The original single-storey vernacular building was modified circa 1871 into its current two-storey configuration, when formal Georgian-style features were added and the structure was raised by a storey. A separate dwelling does not appear on the 1903 Ordnance Survey map, indicating the transformation occurred around 1871. The 1901 census building return records the farmhouse as a second-class slated building consisting of four rooms. The farm was modest, with outoffices recorded as a stable, cow house, piggery and barn, housed in the rear outbuilding. In 1901, Hugh Brown was an 82-year-old retired widower; his son Matthew maintained the farm until their father's death in 1902, when Hugh left the farm and effects valued at £299 to Matthew. Matthew Brown, born circa 1853, lived at the farm with his wife and son Hugh (born circa 1884).
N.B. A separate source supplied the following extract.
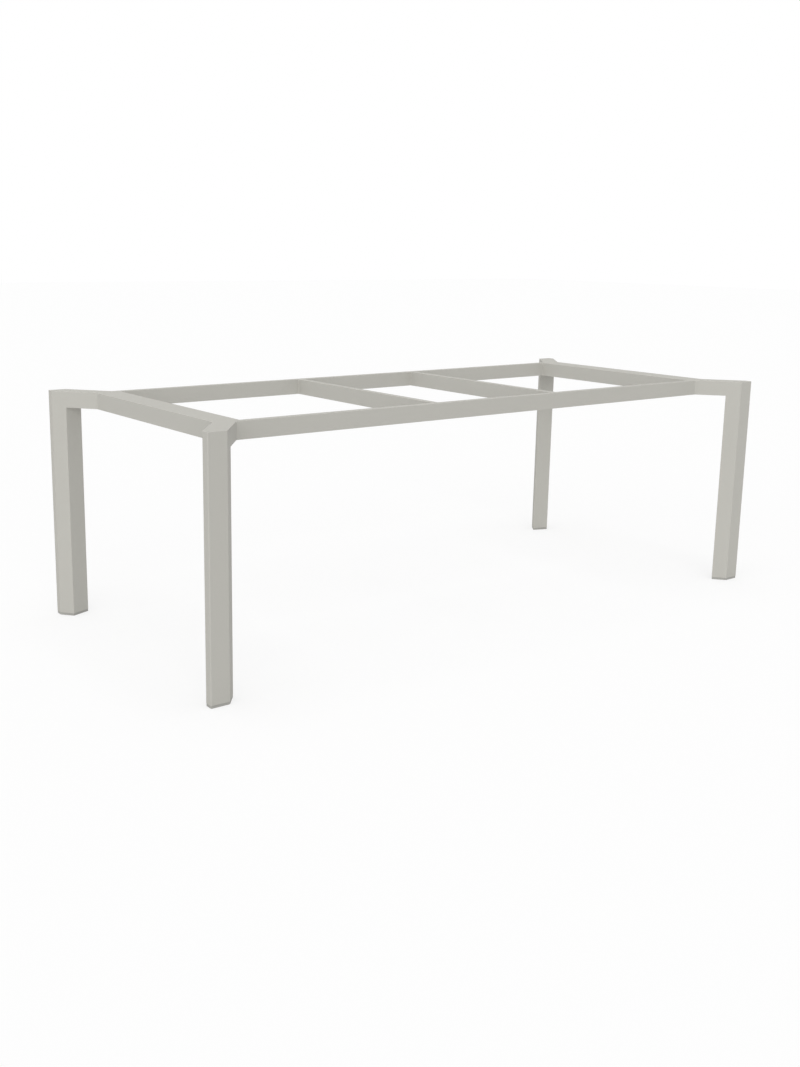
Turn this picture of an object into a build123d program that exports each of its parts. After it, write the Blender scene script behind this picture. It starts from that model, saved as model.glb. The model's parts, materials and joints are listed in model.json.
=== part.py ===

Between 1901 and 1911, Matthew Brown expanded the farm; the 1911 census out-office return records two stables, a cow house, piggery, fowl house, barn and potato house within the adjoining and eastern outbuilding. Brown purchased the house by 1913 when recorded as owner in the Annual Revisions. By 1929, when he would have been 76, the house passed to his son Hugh, the last occupant recorded in the Annual Revisions which ended that year. The farm currently lies vacant. Although the building retains its original layout from at least 1833 and presents an interesting example of a formalised Georgian farmhouse, it is not considered among the better examples in the Lisburn area and is not worthy of listing.